Taking a welcome break from the campaign trail, Fianna Fáil canvassers assembled in the Orchard Bar on Ballinlough Road in Cork city, where Mr Martin has hosted many a constituency clinic.
The scheme was in stark contrast to the Silver Key bar in Mr Martin’s back yard where the debate wasn’t on due to a lack of interest.
“Go on Micheál,” they roared in the Orchard as their hero launched his opening salvo at Eamon Gilmore.
Reaction was muted for much of the first half and by half-time the consensus was the men were pretty evenly matched.
Diarmuid Kenneally, from Wilton, believed the debate was well-balanced.
“I wouldn’t say Micheál had the upper hand. It started out as a level playing field and each of them played to their strengths, but Micheál is a great debater and I do think Gilmore is doing more defending at the moment of some of the points that he’s made.”
The debate was not tame, he said, but “very controlled”.
“And the chair [Vincent Browne] isn’t interrupting for a change. But it’s good that it’s controlled because we don’t want bull and that’s what you get when people start shouting at one another.”
Liz O’Connell from Orchard Road felt the Fianna Fáil leader was doing “extremely well”.
The loudest cheer of the night — with the exception of the roar when Ireland scored on the TV at the other end of the bar — was when Mr Gilmore was made aware of his mistake in addressing Mr Martin as “Minister” .

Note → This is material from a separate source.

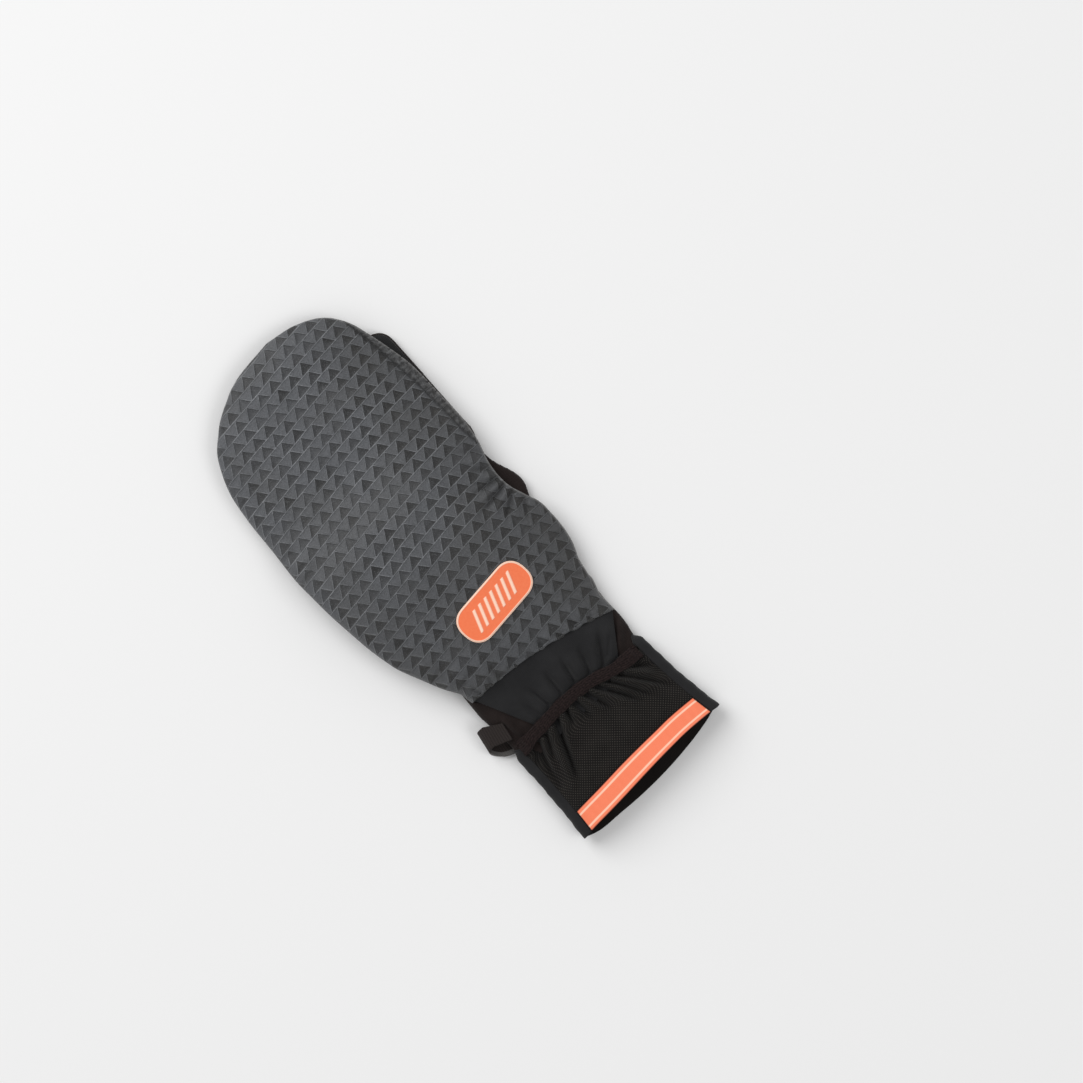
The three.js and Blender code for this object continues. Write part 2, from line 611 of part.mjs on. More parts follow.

Brian Nolan, from Wilton, had one eye on the TV and another on Twitter and was delighted to read that Fine Gael leader Enda Kenny had been caught by a photographer eating while the Great Debate was underway.
Wearing green jerseys with Micheál Martin on the front and No 1 on the back were UCC students Fiona Griffin from Tipperary, Elaine Dold from Dingle and Deborah O’Neill, all members of the Donogh O’Malley Ogra Cumann, All were critical of Mr Kenny’s no-show.
Fianna Fáil stalwarts councillors Terry Shannon and Donal Counihan felt Mr Martin’s government experience had stood to him. So too did punter Michael Niblock from Ballinlough,
“The debate didn’t ignite at all to be honest,” Michael said.
Pat McKee was glad Mr Martin didn’t rise to any of Mr Gilmore’s jibes — but the subdued performance of Vincent Browne was the biggest surprise of the night.